**STATED PROBLEM**: Gather all lines in the entries below that include the word "each".

Records that describe objects
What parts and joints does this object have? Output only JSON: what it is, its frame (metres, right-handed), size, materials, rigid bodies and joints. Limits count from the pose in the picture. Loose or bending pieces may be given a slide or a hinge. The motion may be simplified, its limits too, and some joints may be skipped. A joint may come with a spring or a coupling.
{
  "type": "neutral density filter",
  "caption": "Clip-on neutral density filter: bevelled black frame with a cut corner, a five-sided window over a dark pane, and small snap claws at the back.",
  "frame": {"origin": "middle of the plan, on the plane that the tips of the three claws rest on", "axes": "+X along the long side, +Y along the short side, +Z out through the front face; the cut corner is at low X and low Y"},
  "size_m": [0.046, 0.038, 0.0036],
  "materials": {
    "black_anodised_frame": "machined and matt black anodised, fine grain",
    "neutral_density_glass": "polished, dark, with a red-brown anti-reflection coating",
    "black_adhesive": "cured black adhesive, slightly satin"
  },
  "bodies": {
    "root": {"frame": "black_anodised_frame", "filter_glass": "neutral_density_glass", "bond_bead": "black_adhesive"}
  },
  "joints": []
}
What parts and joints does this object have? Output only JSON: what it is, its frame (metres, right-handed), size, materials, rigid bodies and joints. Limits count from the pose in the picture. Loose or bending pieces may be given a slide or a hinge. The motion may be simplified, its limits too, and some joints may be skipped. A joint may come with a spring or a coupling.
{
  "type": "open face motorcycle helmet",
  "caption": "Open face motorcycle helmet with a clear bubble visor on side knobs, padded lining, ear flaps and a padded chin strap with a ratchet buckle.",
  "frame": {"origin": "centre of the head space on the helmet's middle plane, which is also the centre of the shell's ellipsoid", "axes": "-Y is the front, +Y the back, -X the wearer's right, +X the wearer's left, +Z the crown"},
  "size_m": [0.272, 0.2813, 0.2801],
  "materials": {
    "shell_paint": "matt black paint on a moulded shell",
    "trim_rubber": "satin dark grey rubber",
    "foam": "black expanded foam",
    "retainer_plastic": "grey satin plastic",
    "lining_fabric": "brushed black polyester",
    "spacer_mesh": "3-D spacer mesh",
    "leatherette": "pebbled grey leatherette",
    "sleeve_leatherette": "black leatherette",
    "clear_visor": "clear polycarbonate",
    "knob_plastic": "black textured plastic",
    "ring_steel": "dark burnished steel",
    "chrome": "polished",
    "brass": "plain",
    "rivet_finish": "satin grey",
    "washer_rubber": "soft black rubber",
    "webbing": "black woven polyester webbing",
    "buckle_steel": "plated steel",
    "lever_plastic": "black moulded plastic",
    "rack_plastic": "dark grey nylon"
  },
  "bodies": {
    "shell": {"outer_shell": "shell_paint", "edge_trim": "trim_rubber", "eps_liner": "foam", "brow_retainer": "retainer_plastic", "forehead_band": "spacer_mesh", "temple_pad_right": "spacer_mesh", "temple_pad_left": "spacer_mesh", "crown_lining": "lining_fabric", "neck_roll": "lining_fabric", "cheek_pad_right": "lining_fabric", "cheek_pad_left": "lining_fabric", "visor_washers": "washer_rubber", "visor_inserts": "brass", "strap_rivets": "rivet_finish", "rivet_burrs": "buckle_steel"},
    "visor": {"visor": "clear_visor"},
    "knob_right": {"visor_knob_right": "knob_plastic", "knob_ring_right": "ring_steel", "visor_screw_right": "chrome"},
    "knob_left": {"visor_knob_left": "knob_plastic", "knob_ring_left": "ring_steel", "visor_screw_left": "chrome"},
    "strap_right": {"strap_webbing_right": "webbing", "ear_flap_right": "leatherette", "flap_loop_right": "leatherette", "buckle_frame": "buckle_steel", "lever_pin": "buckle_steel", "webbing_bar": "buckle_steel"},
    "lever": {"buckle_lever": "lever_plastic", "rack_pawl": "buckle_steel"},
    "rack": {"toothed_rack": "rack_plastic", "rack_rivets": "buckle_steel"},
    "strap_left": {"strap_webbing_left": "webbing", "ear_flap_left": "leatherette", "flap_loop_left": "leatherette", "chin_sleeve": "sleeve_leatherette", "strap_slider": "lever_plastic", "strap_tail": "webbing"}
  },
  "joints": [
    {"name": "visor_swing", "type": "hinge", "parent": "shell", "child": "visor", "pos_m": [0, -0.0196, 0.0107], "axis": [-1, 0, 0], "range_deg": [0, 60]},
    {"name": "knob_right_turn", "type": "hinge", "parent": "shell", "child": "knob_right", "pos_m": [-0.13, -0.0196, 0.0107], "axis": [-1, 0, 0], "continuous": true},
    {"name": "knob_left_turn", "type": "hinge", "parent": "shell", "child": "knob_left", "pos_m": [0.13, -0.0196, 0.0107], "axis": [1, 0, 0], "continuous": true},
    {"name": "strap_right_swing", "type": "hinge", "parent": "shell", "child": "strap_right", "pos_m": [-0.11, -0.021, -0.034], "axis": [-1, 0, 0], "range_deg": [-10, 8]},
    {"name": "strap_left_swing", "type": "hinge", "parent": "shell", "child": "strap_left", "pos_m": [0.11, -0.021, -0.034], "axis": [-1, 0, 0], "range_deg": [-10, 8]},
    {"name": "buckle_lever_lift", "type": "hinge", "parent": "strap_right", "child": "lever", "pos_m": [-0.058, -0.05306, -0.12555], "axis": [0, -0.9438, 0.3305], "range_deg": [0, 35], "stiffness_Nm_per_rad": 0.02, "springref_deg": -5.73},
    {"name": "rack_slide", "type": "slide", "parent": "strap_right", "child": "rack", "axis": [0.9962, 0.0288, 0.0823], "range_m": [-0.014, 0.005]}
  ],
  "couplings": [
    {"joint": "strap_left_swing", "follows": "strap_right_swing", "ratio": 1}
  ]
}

---

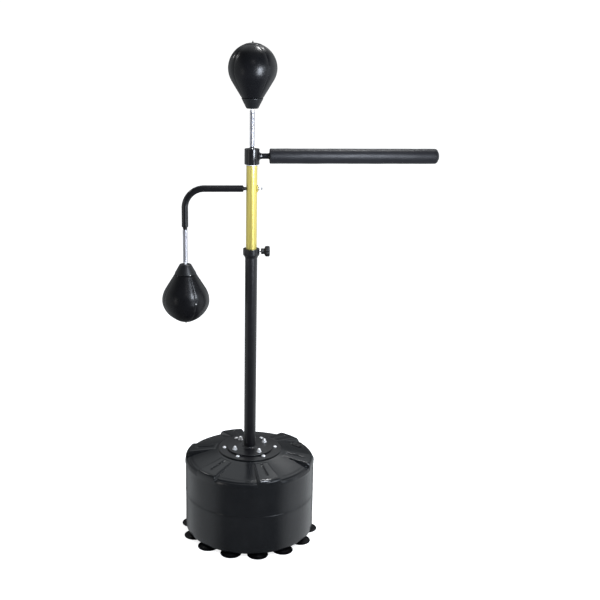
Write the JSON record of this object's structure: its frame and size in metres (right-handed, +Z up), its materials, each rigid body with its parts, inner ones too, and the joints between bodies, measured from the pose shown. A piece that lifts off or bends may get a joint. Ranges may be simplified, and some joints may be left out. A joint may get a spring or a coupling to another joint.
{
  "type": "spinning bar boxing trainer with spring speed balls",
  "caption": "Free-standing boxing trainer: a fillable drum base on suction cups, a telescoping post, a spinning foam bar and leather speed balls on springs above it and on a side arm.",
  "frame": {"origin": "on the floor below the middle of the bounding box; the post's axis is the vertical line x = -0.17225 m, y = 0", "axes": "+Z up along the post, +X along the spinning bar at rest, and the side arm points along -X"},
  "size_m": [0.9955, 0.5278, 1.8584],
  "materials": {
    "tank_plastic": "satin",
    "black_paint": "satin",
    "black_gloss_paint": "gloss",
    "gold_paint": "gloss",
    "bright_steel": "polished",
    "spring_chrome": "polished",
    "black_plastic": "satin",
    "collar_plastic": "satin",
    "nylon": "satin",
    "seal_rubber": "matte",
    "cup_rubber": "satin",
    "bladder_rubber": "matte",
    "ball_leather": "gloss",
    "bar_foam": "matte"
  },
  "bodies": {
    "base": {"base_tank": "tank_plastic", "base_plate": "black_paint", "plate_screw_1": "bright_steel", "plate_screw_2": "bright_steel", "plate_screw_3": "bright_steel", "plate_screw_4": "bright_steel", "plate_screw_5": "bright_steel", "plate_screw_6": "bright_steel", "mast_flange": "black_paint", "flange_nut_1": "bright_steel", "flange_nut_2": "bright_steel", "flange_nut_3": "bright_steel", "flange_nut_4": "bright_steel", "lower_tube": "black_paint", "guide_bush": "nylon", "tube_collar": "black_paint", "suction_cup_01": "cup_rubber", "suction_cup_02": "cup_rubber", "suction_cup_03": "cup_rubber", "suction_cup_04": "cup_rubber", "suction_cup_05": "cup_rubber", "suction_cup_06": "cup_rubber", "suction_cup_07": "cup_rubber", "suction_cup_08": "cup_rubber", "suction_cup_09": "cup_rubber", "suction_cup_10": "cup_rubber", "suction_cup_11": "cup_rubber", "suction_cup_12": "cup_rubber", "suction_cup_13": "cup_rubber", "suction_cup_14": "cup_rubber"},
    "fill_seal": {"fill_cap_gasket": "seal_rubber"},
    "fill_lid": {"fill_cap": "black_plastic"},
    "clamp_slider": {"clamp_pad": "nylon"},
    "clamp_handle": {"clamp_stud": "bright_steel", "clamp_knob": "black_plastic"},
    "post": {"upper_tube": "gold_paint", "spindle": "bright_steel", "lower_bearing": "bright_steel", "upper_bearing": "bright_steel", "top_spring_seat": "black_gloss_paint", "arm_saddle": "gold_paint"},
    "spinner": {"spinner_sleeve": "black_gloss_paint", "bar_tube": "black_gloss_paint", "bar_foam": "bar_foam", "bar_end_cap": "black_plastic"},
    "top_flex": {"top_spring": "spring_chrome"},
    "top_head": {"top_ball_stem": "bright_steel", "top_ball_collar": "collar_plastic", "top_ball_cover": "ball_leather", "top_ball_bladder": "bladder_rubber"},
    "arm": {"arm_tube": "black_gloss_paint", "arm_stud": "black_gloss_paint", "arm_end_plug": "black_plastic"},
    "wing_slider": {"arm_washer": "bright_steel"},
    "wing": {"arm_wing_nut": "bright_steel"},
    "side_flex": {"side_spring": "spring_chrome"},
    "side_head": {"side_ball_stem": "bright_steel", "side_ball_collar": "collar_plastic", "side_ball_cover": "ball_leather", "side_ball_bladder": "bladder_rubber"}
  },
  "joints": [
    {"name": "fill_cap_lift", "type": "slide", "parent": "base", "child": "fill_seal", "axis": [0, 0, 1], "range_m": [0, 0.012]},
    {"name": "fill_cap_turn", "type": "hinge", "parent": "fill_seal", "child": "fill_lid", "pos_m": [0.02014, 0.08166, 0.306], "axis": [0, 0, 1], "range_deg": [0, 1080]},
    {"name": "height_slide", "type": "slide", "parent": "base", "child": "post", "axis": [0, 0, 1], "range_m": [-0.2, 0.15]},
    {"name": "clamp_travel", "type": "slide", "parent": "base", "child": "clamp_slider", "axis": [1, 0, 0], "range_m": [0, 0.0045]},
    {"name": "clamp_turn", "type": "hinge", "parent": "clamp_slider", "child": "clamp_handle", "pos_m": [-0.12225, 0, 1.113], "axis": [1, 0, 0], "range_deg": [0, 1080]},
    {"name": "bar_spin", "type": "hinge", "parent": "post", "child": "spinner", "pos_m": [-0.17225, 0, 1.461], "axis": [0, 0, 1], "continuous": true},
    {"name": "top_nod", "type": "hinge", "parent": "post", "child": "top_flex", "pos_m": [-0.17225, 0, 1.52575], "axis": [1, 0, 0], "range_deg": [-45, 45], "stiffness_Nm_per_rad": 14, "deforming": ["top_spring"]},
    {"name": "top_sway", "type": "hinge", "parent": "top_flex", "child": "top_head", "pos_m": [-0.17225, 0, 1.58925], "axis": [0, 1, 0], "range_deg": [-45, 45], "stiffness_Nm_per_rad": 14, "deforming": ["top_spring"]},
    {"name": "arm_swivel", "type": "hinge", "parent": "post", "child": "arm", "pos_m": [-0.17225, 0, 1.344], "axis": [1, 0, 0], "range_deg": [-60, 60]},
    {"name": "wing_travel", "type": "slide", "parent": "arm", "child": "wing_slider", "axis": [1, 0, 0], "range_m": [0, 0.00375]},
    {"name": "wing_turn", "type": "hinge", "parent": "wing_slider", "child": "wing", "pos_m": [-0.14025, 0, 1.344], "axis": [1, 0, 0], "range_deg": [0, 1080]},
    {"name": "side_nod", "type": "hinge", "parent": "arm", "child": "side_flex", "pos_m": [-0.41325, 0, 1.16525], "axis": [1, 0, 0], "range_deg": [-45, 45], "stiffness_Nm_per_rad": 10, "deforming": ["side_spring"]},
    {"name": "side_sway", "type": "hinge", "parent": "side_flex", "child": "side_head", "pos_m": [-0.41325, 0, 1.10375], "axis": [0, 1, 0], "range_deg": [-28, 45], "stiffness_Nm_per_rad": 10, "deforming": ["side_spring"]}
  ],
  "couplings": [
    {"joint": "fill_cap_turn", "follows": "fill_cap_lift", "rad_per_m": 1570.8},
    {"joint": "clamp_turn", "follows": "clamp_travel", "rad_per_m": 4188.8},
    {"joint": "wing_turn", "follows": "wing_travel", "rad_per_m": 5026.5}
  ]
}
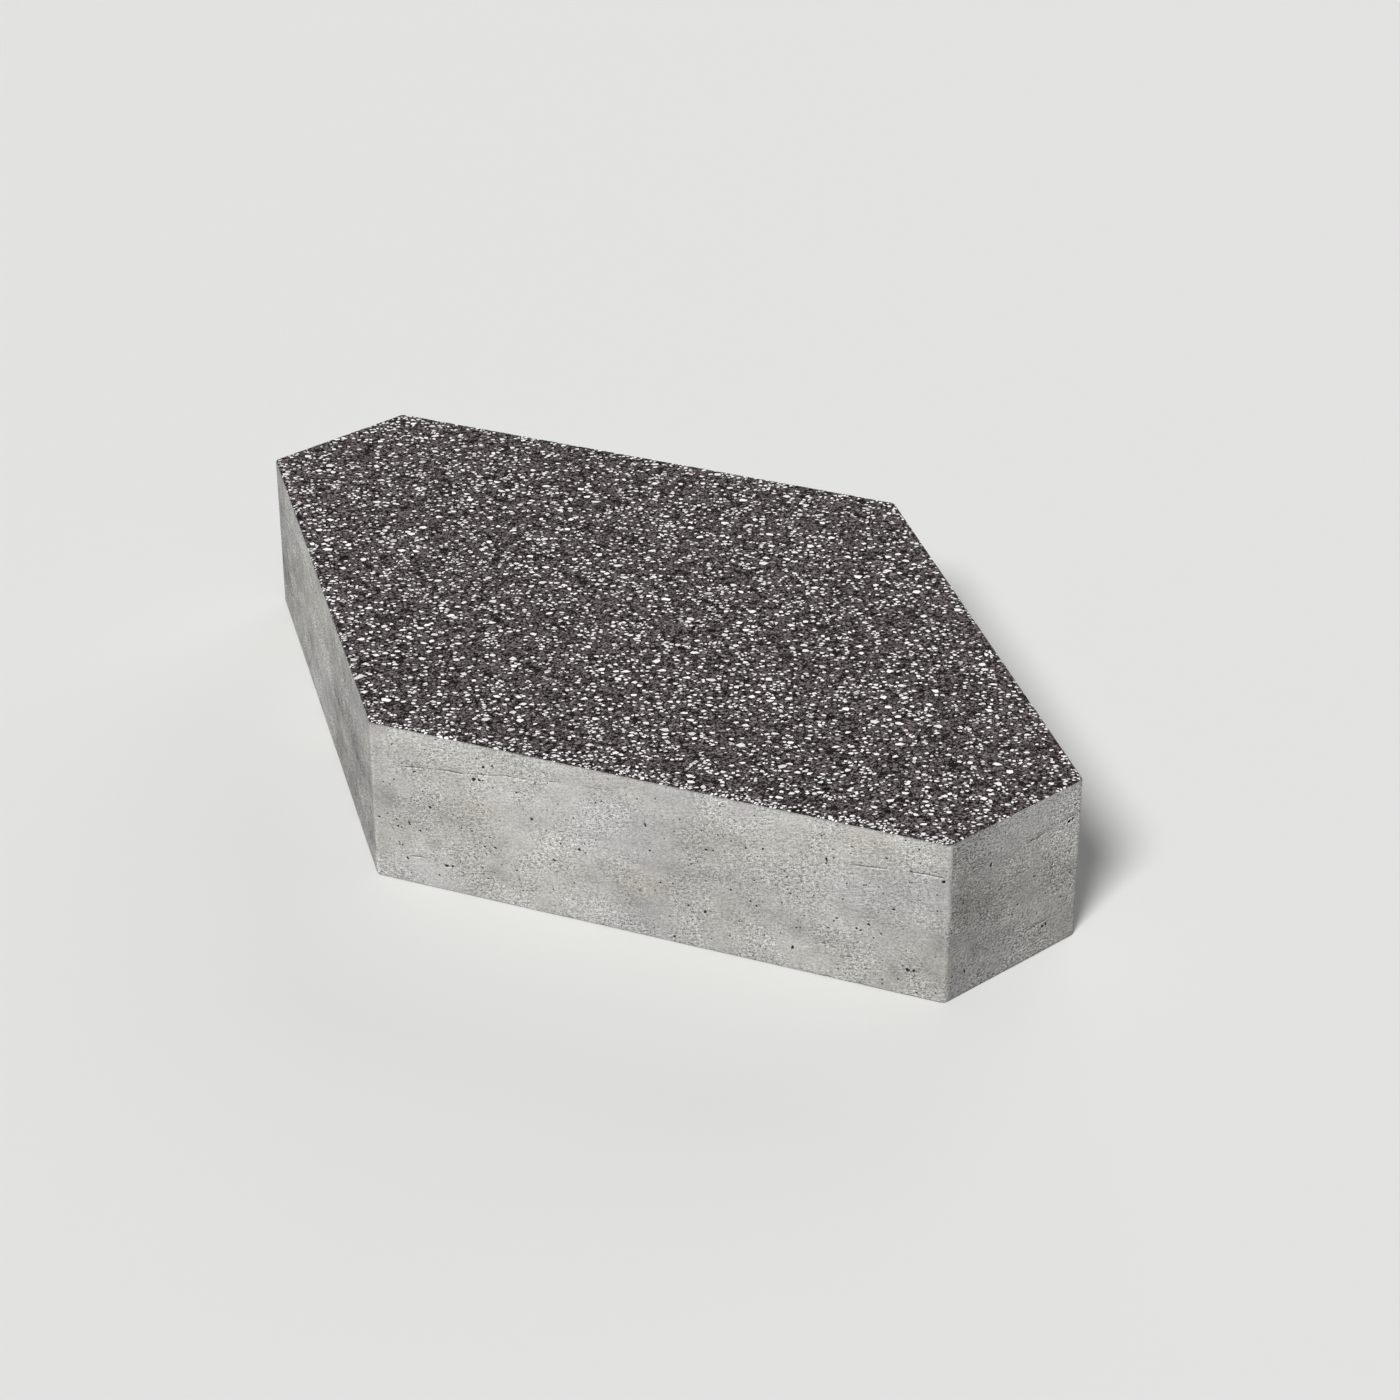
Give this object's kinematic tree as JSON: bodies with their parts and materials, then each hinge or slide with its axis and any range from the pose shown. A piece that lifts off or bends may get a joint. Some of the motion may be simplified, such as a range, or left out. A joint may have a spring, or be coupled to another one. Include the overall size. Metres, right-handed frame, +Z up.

---

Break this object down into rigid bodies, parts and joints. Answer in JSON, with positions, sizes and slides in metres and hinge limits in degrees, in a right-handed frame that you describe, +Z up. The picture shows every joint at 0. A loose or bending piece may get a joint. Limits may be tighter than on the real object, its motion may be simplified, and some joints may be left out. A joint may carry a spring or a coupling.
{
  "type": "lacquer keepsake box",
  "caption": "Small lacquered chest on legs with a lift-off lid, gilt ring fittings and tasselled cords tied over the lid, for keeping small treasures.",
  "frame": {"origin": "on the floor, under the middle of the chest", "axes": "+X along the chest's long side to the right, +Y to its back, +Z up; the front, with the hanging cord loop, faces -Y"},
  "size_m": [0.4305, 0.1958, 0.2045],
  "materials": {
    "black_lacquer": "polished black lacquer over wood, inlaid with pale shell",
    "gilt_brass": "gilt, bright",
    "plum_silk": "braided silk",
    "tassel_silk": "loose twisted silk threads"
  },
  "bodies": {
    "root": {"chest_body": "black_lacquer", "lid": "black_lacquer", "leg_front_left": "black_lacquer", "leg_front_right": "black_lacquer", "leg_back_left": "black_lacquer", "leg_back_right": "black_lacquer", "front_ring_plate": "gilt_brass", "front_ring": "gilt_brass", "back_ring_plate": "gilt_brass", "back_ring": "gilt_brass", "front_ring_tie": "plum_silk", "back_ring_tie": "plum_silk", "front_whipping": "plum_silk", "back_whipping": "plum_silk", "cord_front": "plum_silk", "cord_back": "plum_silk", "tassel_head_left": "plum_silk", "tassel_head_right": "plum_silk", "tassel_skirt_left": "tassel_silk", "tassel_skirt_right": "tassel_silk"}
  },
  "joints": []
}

**EXERCISE RESPONSE**:
Write the JSON record of this object's structure: its frame and size in metres (right-handed, +Z up), its materials, each rigid body with its parts, inner ones too, and the joints between bodies, measured from the pose shown. A piece that lifts off or bends may get a joint. Ranges may be simplified, and some joints may be left out. A joint may get a spring or a coupling to another joint.
Give this object's kinematic tree as JSON: bodies with their parts and materials, then each hinge or slide with its axis and any range from the pose shown. A piece that lifts off or bends may get a joint. Some of the motion may be simplified, such as a range, or left out. A joint may have a spring, or be coupled to another one. Include the overall size. Metres, right-handed frame, +Z up.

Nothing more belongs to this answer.